Chicago (Matt Nagy) and Oakland (Jon Gruden) have filled theirs with Detroit (Matt Patricia), Indianapolis (Josh McDaniels) and New York Giants (ex-Browns head coach Pat Shurmur) set after their respective current teams complete their seasons.
There is a coach out there, however, who has received little or no mention this season for a head-coaching job. He is not as high profile as the others, but Dorsey knows all about him.
It’s strictly a guess, a hunch, but for some reason, don’t go to sleep on Dave Toub, special teams coordinator for the last five seasons in Kansas City and eight seasons before that with Chicago, achieving success at both stops.

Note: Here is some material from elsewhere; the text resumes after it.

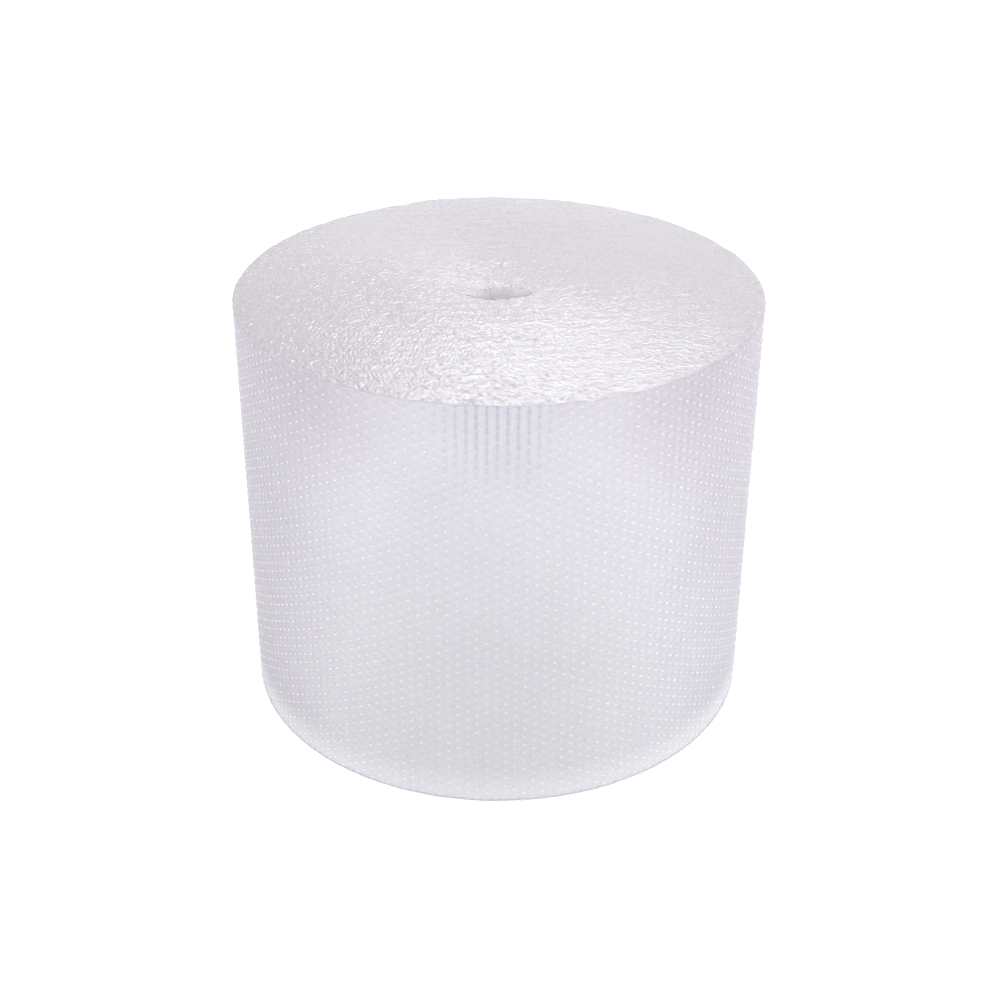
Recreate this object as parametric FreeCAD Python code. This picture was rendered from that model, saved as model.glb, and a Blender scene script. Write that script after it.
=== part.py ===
import FreeCAD, Part
import math
import os

# Roll of bubble film that stands on its end.
# The origin is on the roll's axis, in the plane that it stands on. +Z runs up the axis,
# +X is to the right and -Y to the front of the roll.

# Driving dimensions, in millimetres and degrees
film_width = 500.0        # the film's width, which is the standing roll's height
roll_radius = 304.0       # from the axis to the bubble tops of the last turn, at its free edge
free_edge_angle = 112.0   # where that edge is, counter-clockwise from +X: at the back
film_step = 3.0           # how far the free edge stands out of the turn below
column_spacing = 10.7     # from one column of bubbles to the next, around the roll
bubble_height = 3.0       # how far a bubble stands out of the flat film
bubble_top_width = 4.6    # the flattened top of a bubble, around the roll
turn_pitch = 17.0         # from one raised band of packed turns to the next, on an end face
sunk_band_width = 7.0     # the band between them, where the turns lie deeper
sunk_band_depth = 3.0     # and how much deeper
flats_per_turn = 48       # the film runs in short flats, from bubble to bubble
rim_width = 10.0          # the flat rim that the roll stands on, at its narrowest
mouth_slope = 63.0        # width of the sloping ring around the hollow, at the hollow's tips
mouth_depth = 8.0         # how far the innermost turns have sunk into the roll
hollow_length = 74.0      # the flattened hollow in the middle, from tip to tip
hollow_width = 52.0       # and across it
hollow_angle = 12.0       # from +X to its long way, counter-clockwise

# Worked out from the driving dimensions
columns = round(2.0 * math.pi * roll_radius / column_spacing)
film_radius = roll_radius - bubble_height
mouth_radius = hollow_length / 2.0 + mouth_slope
band_room = film_radius - film_step - rim_width - mouth_radius - sunk_band_width

base = FreeCAD.Vector(0.0, 0.0, 0.0)
up = FreeCAD.Vector(0.0, 0.0, 1.0)


def on_turn(radius, turns):
    # A point in the base plane, so many turns on from the free edge's direction.
    angle = math.radians(free_edge_angle) + 2.0 * math.pi * turns
    return FreeCAD.Vector(radius * math.cos(angle), radius * math.sin(angle), 0.0)


def closed_face(corners):
    return Part.Face(Part.makePolygon(corners + corners[:1]))


def ridged_wall():
    # Each column of bubbles is one ridge of the wall, with a bubble's sloping sides and flat top.
    # The last turn climbs by one film step, from where it lies on the turn below to its free edge.
    top_half = bubble_top_width / column_spacing / 2.0
    ridge = ((0.0, 0.0), (0.5 - top_half, bubble_height), (0.5 + top_half, bubble_height))
    corners = []
    for column in range(columns):
        for share, rise in ridge:
            turns = (column + share) / columns
            corners.append(on_turn(film_radius - film_step * (1.0 - turns) + rise, turns))
    corners.append(on_turn(film_radius, 1.0))
    return closed_face(corners).extrude(up * film_width)


def sunk_band():
    # One spiral band, from the mouth's rim out to the flat rim.
    flats = int(flats_per_turn * band_room / turn_pitch)
    inner, outer = [], []
    for flat in range(flats + 1):
        turns = flat / flats_per_turn
        radius = mouth_radius + turn_pitch * turns
        inner.append(on_turn(radius, turns))
        outer.append(on_turn(radius + sunk_band_width, turns))
    return closed_face(inner + outer[::-1]).extrude(up * sunk_band_depth)


def mouth():
    # The ring where the end face slopes down to the hollow.
    return Part.makeCone(mouth_radius, hollow_width / 2.0, mouth_depth)


def hollow():
    # The roll has no core: the innermost turn has been pressed flat, to a lens.
    tip = FreeCAD.Vector(hollow_length / 2.0, 0.0, 0.0)
    side = FreeCAD.Vector(0.0, hollow_width / 2.0, 0.0)
    walls = [Part.Arc(tip, side, -tip).toShape(), Part.Arc(-tip, -side, tip).toShape()]
    lens = Part.Face(Part.Wire(walls)).extrude(up * film_width)
    lens.rotate(base, up, hollow_angle)
    return lens


def bubble_roll():
    # What sinks into the base is mirrored about the middle of the film to sink into the top.
    low_cuts = [sunk_band(), mouth()]
    top_cuts = [cut.mirror(up * (film_width / 2.0), up) for cut in low_cuts]
    return ridged_wall().cut(low_cuts + top_cuts + [hollow()])


os.makedirs("parts", exist_ok=True)
bubble_roll().exportStep("parts/bubble_roll.step")
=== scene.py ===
import math

import bpy
import numpy as np
from mathutils import Matrix, Vector


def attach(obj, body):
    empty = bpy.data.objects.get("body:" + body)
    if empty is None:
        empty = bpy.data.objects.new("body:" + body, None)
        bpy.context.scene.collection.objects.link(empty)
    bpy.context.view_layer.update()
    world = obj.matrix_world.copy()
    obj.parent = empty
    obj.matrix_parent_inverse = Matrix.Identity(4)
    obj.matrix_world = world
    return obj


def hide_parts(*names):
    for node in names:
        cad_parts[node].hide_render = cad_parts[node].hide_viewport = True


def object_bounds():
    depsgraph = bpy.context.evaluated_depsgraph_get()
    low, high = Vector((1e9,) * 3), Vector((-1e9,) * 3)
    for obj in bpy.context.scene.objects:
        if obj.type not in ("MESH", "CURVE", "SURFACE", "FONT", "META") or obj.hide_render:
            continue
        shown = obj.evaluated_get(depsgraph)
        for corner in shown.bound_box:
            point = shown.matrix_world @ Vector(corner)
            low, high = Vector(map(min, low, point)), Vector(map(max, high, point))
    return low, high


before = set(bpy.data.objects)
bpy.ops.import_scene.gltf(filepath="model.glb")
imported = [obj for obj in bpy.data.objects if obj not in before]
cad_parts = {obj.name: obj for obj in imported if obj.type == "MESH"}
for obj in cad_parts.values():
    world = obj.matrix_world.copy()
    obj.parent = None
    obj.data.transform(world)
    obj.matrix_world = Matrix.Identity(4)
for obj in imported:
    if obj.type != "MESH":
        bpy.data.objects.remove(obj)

cad_low, cad_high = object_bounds()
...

The Browns now have an opening on the coaching staff after Chris Tabor, who has coached the Browns’ special teams the last seven seasons, took his talents to Chicago a few days ago.
If Dorsey believes Toub, who has no head coaching experience, is ready to make the leap, one way to get him to Cleveland to replace Tabor without it being a sideways move would be to name him special teams coordinator/assistant head coach.
That way, when – not if – Jackson self destructs, however far into the 2018 season he makes it, Dorsey can elevate Toub to the top spot, at least on an interim basis and have his man in place.
Of course that’s wishful thinking, pie in the sky, speculation based mostly on a guess. At this point, though, the worst I can be is wrong.